■ **Job**:
Write out exactly the lines that run from the line containing "for name, (side, level, turn)" through the line containing "bpy.data.objects.remove(obj)"; both end lines belong to the answer.

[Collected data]
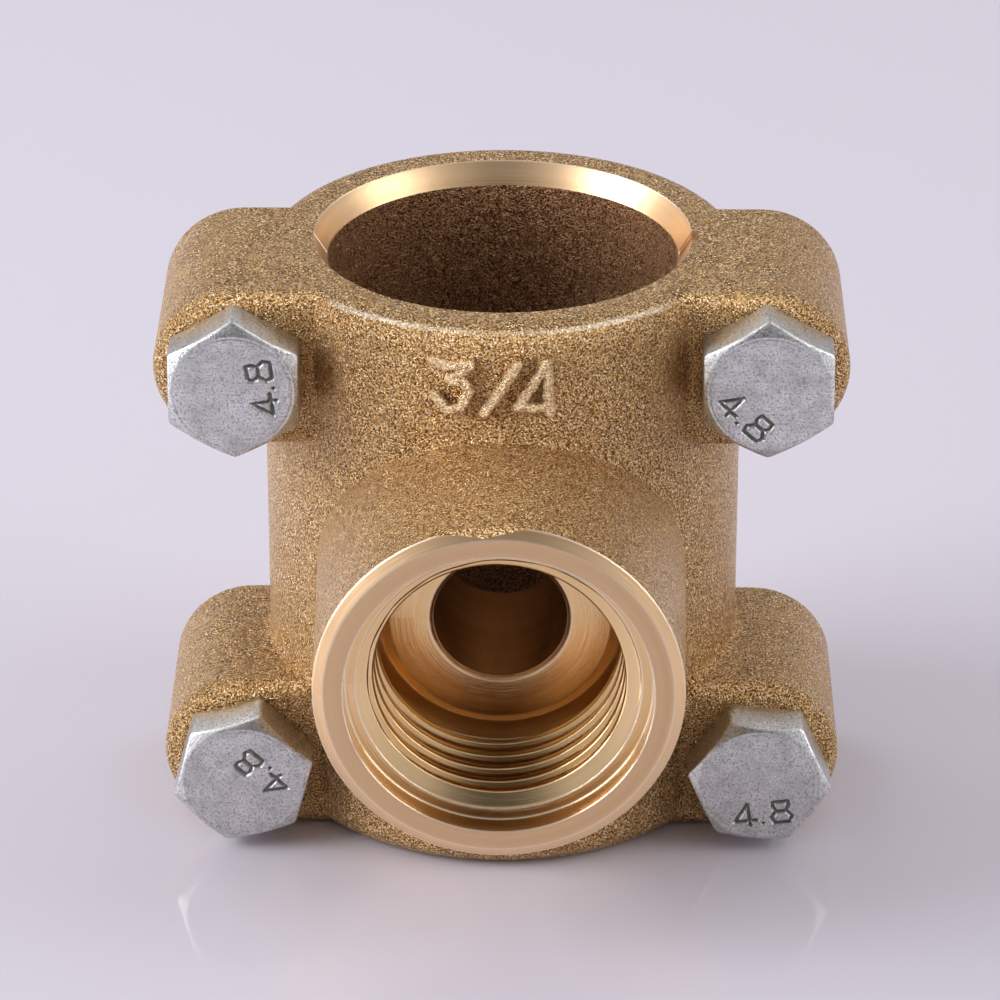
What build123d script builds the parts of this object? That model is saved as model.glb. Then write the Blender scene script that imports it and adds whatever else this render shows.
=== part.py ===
from build123d import *

import os
from math import cos, radians, sqrt, tan

# Split saddle tee: two cast halves bolted round a pipe, with a threaded branch on the front half.
# The pipe runs along Z, the branch points along -Y, and their axes cross at the origin.
# All sizes are in millimetres.

# pipe passage and body
pipe_diameter = 26.9
body_height = 46.0
side_wall = 5.0
front_wall = 4.45
rear_wall = 4.85
parting_gap = 0.1
body_edge_radius = 2.2
lead_in_width = 1.05
lead_in_depth = 1.7

# bolts, one above the other on each side
bolt_radius = 2.95
bolt_length = 20.0
bolt_end_chamfer = 0.7
head_across_flats = 9.8
head_height = 3.75
head_chamfer_angle = 30.0
head_face_share = 0.94  # the flat face's diameter over the width across flats
head_wall_clearance = 0.2
bolt_hole_clearance = 0.35
tapped_hole_clearance = 0.05

# ears that carry the bolts; their depths are from the parting plane
ear_height = 12.6
ear_set_back = 0.15  # from the body's ends
front_ear_depth = 11.3
rear_ear_depth = 6.2
ear_edge_radius = 1.2
ear_root_radius = 0.6

# branch: its outside, then its inside from the open end inwards
branch_draft = 1.2
branch_root_radius = 0.3
rim_width = 2.3
rim_edge_width = 0.8
rim_edge_depth = 0.5
counterbore_step = 0.92
counterbore_depth = 1.85
thread_major_radius = 10.48
thread_length = 8.35
undercut_step = 0.5
undercut_length = 3.0
seat_width = 3.3
seat_height = 1.0
seat_slope = 0.85  # how much wider the seat's foot is than its face
floor_wall = 5.05
outlet_radius = 5.1
outlet_edge = 0.25

# rubber ring round the outlet, pressed flush with the pipe passage
seal_land = 1.0
seal_width = 2.2
seal_depth = 1.6
seal_clearance = 0.1

# each bolt's side, level and the turn of its head from corner-up, clockwise from the front
bolt_places = {
    "bolt_upper_left": (-1, 1, 0.0),
    "bolt_upper_right": (1, 1, -0.5),
    "bolt_lower_left": (-1, -1, 14.7),
    "bolt_lower_right": (1, -1, 35.5),
}

bore_radius = pipe_diameter / 2
half_height = body_height / 2
half_gap = parting_gap / 2
half_width = bore_radius + side_wall
front_reach = bore_radius + front_wall
rear_reach = bore_radius + rear_wall

# where the front wall, an arc through both sides and the foremost point, meets the bolt seats
front_arc_radius = (half_width**2 + front_reach**2) / (2 * front_reach)
front_arc_offset = front_arc_radius - front_reach
seat_wall_x = sqrt(front_arc_radius**2 - (front_ear_depth + front_arc_offset) ** 2)

head_corner_radius = head_across_flats / 2 / cos(radians(30))
head_face_radius = head_across_flats / 2 * head_face_share
head_corner_drop = (head_corner_radius - head_face_radius) * tan(radians(head_chamfer_angle))
bolt_x = seat_wall_x + head_corner_radius + head_wall_clearance
bolt_z = half_height - ear_set_back - ear_height / 2
ear_span = 2 * bolt_x + ear_height

# distances of the branch's steps from the pipe axis
floor_reach = bore_radius + floor_wall
seat_reach = floor_reach + seat_height
thread_end_reach = floor_reach + undercut_length
thread_start_reach = thread_end_reach + thread_length
branch_reach = thread_start_reach + counterbore_depth
branch_radius = thread_major_radius + counterbore_step + rim_width

seal_inner_radius = outlet_radius + seal_land
seal_outer_radius = seal_inner_radius + seal_width


def body_outline(reach, side):
    """Half of the body's section: an arc through both sides, closed along the parting plane."""
    with BuildSketch(Plane.XY) as outline:
        with BuildLine():
            ThreePointArc((-half_width, 0), (0, side * reach), (half_width, 0))
            Line((half_width, 0), (-half_width, 0))
        make_face()
    return outline.sketch


def passage_section():
    """Half section of the pipe passage, with a turned lead-in at both ends."""
    lip_radius = bore_radius + lead_in_width
    wall_end = half_height - lead_in_depth
    with BuildSketch(Plane.XZ) as section:
        Polygon(
            (0, -half_height),
            (lip_radius, -half_height),
            (bore_radius, -wall_end),
            (bore_radius, wall_end),
            (lip_radius, half_height),
            (0, half_height),
            align=None,
        )
    return section.sketch


def ear_bars(depth, side):
    """Round-ended bars, above and below: their ends stand out of the body as ears."""
    with BuildPart() as bars:
        with BuildSketch(Plane.XZ.offset(-side * half_gap)):
            with Locations((0, -bolt_z), (0, bolt_z)):
                SlotOverall(ear_span, ear_height)
        extrude(amount=-side * (depth - half_gap))
        outer_faces = bars.faces().filter_by(Axis.Y).group_by(Axis((0, 0, 0), (0, side, 0)))[-1]
        fillet(outer_faces.edges(), ear_edge_radius)
    return bars.part


def branch_boss():
    """The branch's outside: a drafted round boss with a turned edge at its open end."""
    root_radius = branch_radius + branch_reach * tan(radians(branch_draft))
    with BuildPart() as boss:
        with BuildSketch(Plane.XY):
            Polygon(
                (0, -half_gap),
                (root_radius, -half_gap),
                (branch_radius, rim_edge_depth - branch_reach),
                (branch_radius - rim_edge_width, -branch_reach),
                (0, -branch_reach),
                align=None,
            )
        revolve(axis=Axis.Y)
    return boss.part


def branch_inside():
    """What is turned out of the branch, from the pipe axis to its open end."""
    undercut_radius = thread_major_radius + undercut_step
    counterbore_radius = thread_major_radius + counterbore_step
    seat_radius = outlet_radius + seat_width
    with BuildPart() as inside:
        with BuildSketch(Plane.XY):
            Polygon(
                (0, 0),
                (outlet_radius, 0),
                (outlet_radius, outlet_edge - seat_reach),
                (outlet_radius + outlet_edge, -seat_reach),
                (seat_radius, -seat_reach),
                (seat_radius + seat_slope, -floor_reach),
                (undercut_radius, -floor_reach),
                (undercut_radius, -thread_end_reach),
                (thread_major_radius, -thread_end_reach),
                (thread_major_radius, -thread_start_reach),
                (counterbore_radius, -thread_start_reach),
                (counterbore_radius, -branch_reach),
                (0, -branch_reach),
                align=None,
            )
        revolve(axis=Axis.Y)
    return inside.part


def outlet_ring(inner_radius, outer_radius, depth):
    """A ring round the outlet, from the passage's wall to a depth that follows its curve."""
    with BuildPart() as ring:
        with BuildSketch(Plane.XZ):
            Circle(outer_radius)
            Circle(inner_radius, mode=Mode.SUBTRACT)
        extrude(amount=bore_radius + depth)
        Cylinder(bore_radius + depth, 2 * outer_radius, mode=Mode.INTERSECT)
        Cylinder(bore_radius, 2 * outer_radius, mode=Mode.SUBTRACT)
    return ring.part


def bolt_holes(radius, depth, side):
    """Four round bars along the bolt axes, from the parting plane out past the ears."""
    with BuildPart() as holes:
        with BuildSketch(Plane.XZ):
            with GridLocations(2 * bolt_x, 2 * bolt_z, 2, 2):
                Circle(radius)
        extrude(amount=-side * depth)
    return holes.part


with BuildPart() as front_saddle:
    extrude(body_outline(front_reach, -1), amount=half_height, both=True)
    split(bisect_by=Plane.XZ.offset(half_gap), keep=Keep.TOP)
    outer_wall = front_saddle.faces().filter_by(GeomType.CYLINDER)
    fillet(outer_wall.edges().filter_by(GeomType.CIRCLE), body_edge_radius)
    add(ear_bars(front_ear_depth, -1))
    ear_roots = front_saddle.edges().filter_by(
        lambda edge: edge.geom_type == GeomType.LINE and abs(abs(edge.center().X) - seat_wall_x) < 0.01
    )
    fillet(ear_roots, ear_root_radius)
    add(branch_boss())
    branch_root = front_saddle.edges().filter_by(GeomType.BSPLINE).sort_by(SortBy.LENGTH)[-1]
    fillet(branch_root, branch_root_radius)
    revolve(passage_section(), axis=Axis.Z, mode=Mode.SUBTRACT)
    add(branch_inside(), mode=Mode.SUBTRACT)
    add(outlet_ring(seal_inner_radius, seal_outer_radius, seal_depth), mode=Mode.SUBTRACT)
    add(bolt_holes(bolt_radius + bolt_hole_clearance, front_ear_depth, -1), mode=Mode.SUBTRACT)

with BuildPart() as rear_strap:
    extrude(body_outline(rear_reach, 1), amount=half_height, both=True)
    split(bisect_by=Plane.XZ.offset(-half_gap), keep=Keep.BOTTOM)
    outer_wall = rear_strap.faces().filter_by(GeomType.CYLINDER)
    fillet(outer_wall.edges().filter_by(GeomType.CIRCLE), body_edge_radius)
    add(ear_bars(rear_ear_depth, 1))
    revolve(passage_section(), axis=Axis.Z, mode=Mode.SUBTRACT)
    # the drill runs on past the ears and grazes the wall behind them
    add(bolt_holes(bolt_radius + tapped_hole_clearance, rear_reach, 1), mode=Mode.SUBTRACT)

with BuildPart() as outlet_seal:
    add(
        outlet_ring(
            seal_inner_radius + seal_clearance,
            seal_outer_radius - seal_clearance,
            seal_depth - seal_clearance,
        )
    )


def hex_bolt(side, level, turn):
    """A hex-head bolt, seated on its ear's front face and pointing to the rear."""
    seat_point = (side * bolt_x, -front_ear_depth, level * bolt_z)
    seat_plane = Plane(origin=seat_point, x_dir=(1, 0, 0), z_dir=(0, -1, 0))
    section_plane = Plane(origin=seat_point, x_dir=(1, 0, 0), z_dir=(0, 0, -1))
    with BuildPart() as bolt:
        with BuildSketch(seat_plane):
            RegularPolygon(head_corner_radius, 6, rotation=30 - turn)
        extrude(amount=head_height)
        with BuildSketch(section_plane):
            Polygon(
                (0, 0),
                (head_corner_radius, 0),
                (head_corner_radius, head_height - head_corner_drop),
                (head_face_radius, head_height),
                (0, head_height),
                align=None,
            )
        revolve(axis=Axis(seat_point, (0, 1, 0)), mode=Mode.INTERSECT)
        with BuildSketch(seat_plane):
            Circle(bolt_radius)
        extrude(amount=-bolt_length)
        chamfer(bolt.faces().sort_by(Axis.Y)[-1].edges(), bolt_end_chamfer)
    return bolt.part


os.makedirs("parts", exist_ok=True)

front_saddle.part.label = "front_saddle"
export_step(front_saddle.part, "parts/front_saddle.step")

rear_strap.part.label = "rear_strap"
export_step(rear_strap.part, "parts/rear_strap.step")

outlet_seal.part.label = "outlet_seal"
export_step(outlet_seal.part, "parts/outlet_seal.step")

for name, (side, level, turn) in bolt_places.items():
    bolt = hex_bolt(side, level, turn)
    bolt.label = name
    export_step(bolt, f"parts/{name}.step")
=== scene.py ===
import math

import bpy
import numpy as np
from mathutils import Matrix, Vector


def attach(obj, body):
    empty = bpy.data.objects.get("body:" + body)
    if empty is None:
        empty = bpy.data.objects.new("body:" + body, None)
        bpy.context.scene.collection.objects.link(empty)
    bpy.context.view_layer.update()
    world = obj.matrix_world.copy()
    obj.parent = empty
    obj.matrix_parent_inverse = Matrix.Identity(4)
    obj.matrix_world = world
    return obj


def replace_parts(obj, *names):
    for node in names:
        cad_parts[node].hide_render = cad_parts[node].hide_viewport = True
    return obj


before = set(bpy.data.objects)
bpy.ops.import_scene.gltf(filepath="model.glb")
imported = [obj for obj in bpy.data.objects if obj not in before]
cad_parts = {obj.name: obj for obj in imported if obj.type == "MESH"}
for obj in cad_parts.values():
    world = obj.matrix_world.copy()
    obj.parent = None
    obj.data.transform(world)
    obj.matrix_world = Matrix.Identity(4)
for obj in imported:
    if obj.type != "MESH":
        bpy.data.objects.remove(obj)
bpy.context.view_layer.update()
mm = 0.001
print("frame loaded:", sorted(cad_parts))


# Quads between neighbouring points of a rows x cols grid, numbered row by row.
# Ringed columns run round and meet, and so do looped rows.
def gridQuads(rows, cols, ringed=False, looped=False):
    index = np.arange(rows * cols).reshape(rows, cols)
    if ringed:
        index = np.concatenate([index, index[:, :1]], axis=1)
    if looped:
        index = np.concatenate([index, index[:1]])
    corners = [index[:-1, :-1], index[:-1, 1:], index[1:, 1:], index[1:, :-1]]
    return np.stack(corners, axis=-1).reshape(-1, 4)


# Enclosed volume: the sum over quads of mean corner . (diagonal x diagonal) / 6. It is positive where the
# faces point outwards.
def enclosedVolume(points, quads):
    a, b, c, d = (points[quads[:, k]] for k in range(4))
    return np.einsum("ij,ij->", a + b + c + d, np.cross(c - a, d - b)) / 24


# Puts points (in millimetres) and quads, with a few wider faces at most, into a smooth mesh that rides on the
# one body. Quads that enclose a negative volume are turned over first.
def putPiece(name, points, quads, material, widerFaces=()):
    if enclosedVolume(points, quads) < 0:
        quads = quads[:, ::-1]
        widerFaces = [face[::-1] for face in widerFaces]
    corners = np.concatenate([quads.ravel(), *[np.asarray(face) for face in widerFaces]]).astype(np.int32)
    counts = np.concatenate([np.full(len(quads), 4), [len(face) for face in widerFaces]]).astype(np.int32)
    mesh = bpy.data.meshes.new(name)
    mesh.vertices.add(len(points))
    mesh.vertices.foreach_set("co", (points * mm).astype(np.float32).ravel())
    mesh.loops.add(len(corners))
    mesh.loops.foreach_set("vertex_index", corners)
    mesh.polygons.add(len(counts))
    mesh.polygons.foreach_set("loop_start", np.concatenate([[0], np.cumsum(counts)[:-1]]).astype(np.int32))
    mesh.polygons.foreach_set("use_smooth", np.ones(len(counts), bool))
    mesh.update(calc_edges=True)
    mesh.validate()
    mesh.materials.append(material)
    piece = bpy.data.objects.new(name, mesh)
    bpy.context.scene.collection.objects.link(piece)
    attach(piece, "root")
    print(name, len(points), "points,", len(counts), "faces")
    return piece


# Least distance from each point of the plane to a set of strokes, each a chain of straight pieces.
def strokeDistance(x, y, strokes):
    least = np.full(np.shape(x), 1e9)
    for chain in strokes:
        for (x0, y0), (x1, y1) in zip(chain[:-1], chain[1:]):
            dx, dy = x1 - x0, y1 - y0
            along = np.clip(((x - x0) * dx + (y - y0) * dy) / (dx * dx + dy * dy + 1e-9), 0, 1)
            least = np.minimum(least, np.hypot(x - x0 - along * dx, y - y0 - along * dy))
    return least


# Smooth step: 0 below 0, 1 above 1, and 3t^2 - 2t^3 between.
def easeStep(t):
    t = np.clip(t, 0, 1)
    return t * t * (3 - 2 * t)


# Points of rings round the branch axis: (r cos a, -reach, r sin a), where the reach is from the pipe axis.
def branchRings(radius, reach, angle):
    x, y, z = np.broadcast_arrays(radius * np.cos(angle), -reach, radius * np.sin(angle))
    return np.stack([x, y, z], axis=-1).reshape(-1, 3)


# Adds a shader node, sets its properties, and gives each named input a value or a link.
def addNode(tree, kind, inputs=None, **settings):
    node = tree.nodes.new(kind)
    node.location = (180 * (len(tree.nodes) % 12), -260 * (len(tree.nodes) // 12))
    for key, value in settings.items():
        setattr(node, key, value)
    for key, value in (inputs or {}).items():
        if isinstance(value, bpy.types.NodeSocket):
            tree.links.new(value, node.inputs[key])
        else:
            node.inputs[key].default_value = value
    return node


# One sum, difference, comparison or other operation of the Math node, on one or two values.
def calc(tree, operation, *values):
    return addNode(tree, "ShaderNodeMath", dict(enumerate(values)), operation=operation).outputs[0]


# Product of two or more values.
def product(tree, first, *others):
    for other in others:
        first = calc(tree, "MULTIPLY", first, other)
    return first


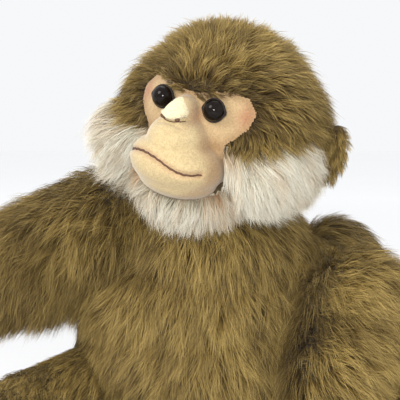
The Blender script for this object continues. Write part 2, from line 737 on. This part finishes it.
eyeSettings = {"gap": 37, "depth": -55.6, "height": 12.8, "radius": 7.0}
lidSettings = {"radius": 0.85, "reach": 7.0, "point": 0.9, "pointWidth": 13, "squash": 0.97, "forward": 0.4}
eyeLook, nodes, links, shader = newMaterial("eyeGloss")
noise = addNoise(nodes, links, nodes.new("ShaderNodeTexCoord"), 160)
ramp = colourRamp(nodes, [(0.3, (0.003, 0.002, 0.0015)), (0.75, (0.010, 0.006, 0.004))])
links.new(noise.outputs["Fac"], ramp.inputs["Fac"])
links.new(ramp.outputs["Color"], shader.inputs["Base Color"])
shader.inputs["Roughness"].default_value = 0.05
shader.inputs["Specular IOR Level"].default_value = 0.15
lidLook = plainLook("lidLeather", (0.004, 0.0025, 0.002), (0.014, 0.007, 0.004), 500, 0.85)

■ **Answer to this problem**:
for name, (side, level, turn) in bolt_places.items():
    bolt = hex_bolt(side, level, turn)
    bolt.label = name
    export_step(bolt, f"parts/{name}.step")
=== scene.py ===
import math

import bpy
import numpy as np
from mathutils import Matrix, Vector


def attach(obj, body):
    empty = bpy.data.objects.get("body:" + body)
    if empty is None:
        empty = bpy.data.objects.new("body:" + body, None)
        bpy.context.scene.collection.objects.link(empty)
    bpy.context.view_layer.update()
    world = obj.matrix_world.copy()
    obj.parent = empty
    obj.matrix_parent_inverse = Matrix.Identity(4)
    obj.matrix_world = world
    return obj


def replace_parts(obj, *names):
    for node in names:
        cad_parts[node].hide_render = cad_parts[node].hide_viewport = True
    return obj


before = set(bpy.data.objects)
bpy.ops.import_scene.gltf(filepath="model.glb")
imported = [obj for obj in bpy.data.objects if obj not in before]
cad_parts = {obj.name: obj for obj in imported if obj.type == "MESH"}
for obj in cad_parts.values():
    world = obj.matrix_world.copy()
    obj.parent = None
    obj.data.transform(world)
    obj.matrix_world = Matrix.Identity(4)
for obj in imported:
    if obj.type != "MESH":
        bpy.data.objects.remove(obj)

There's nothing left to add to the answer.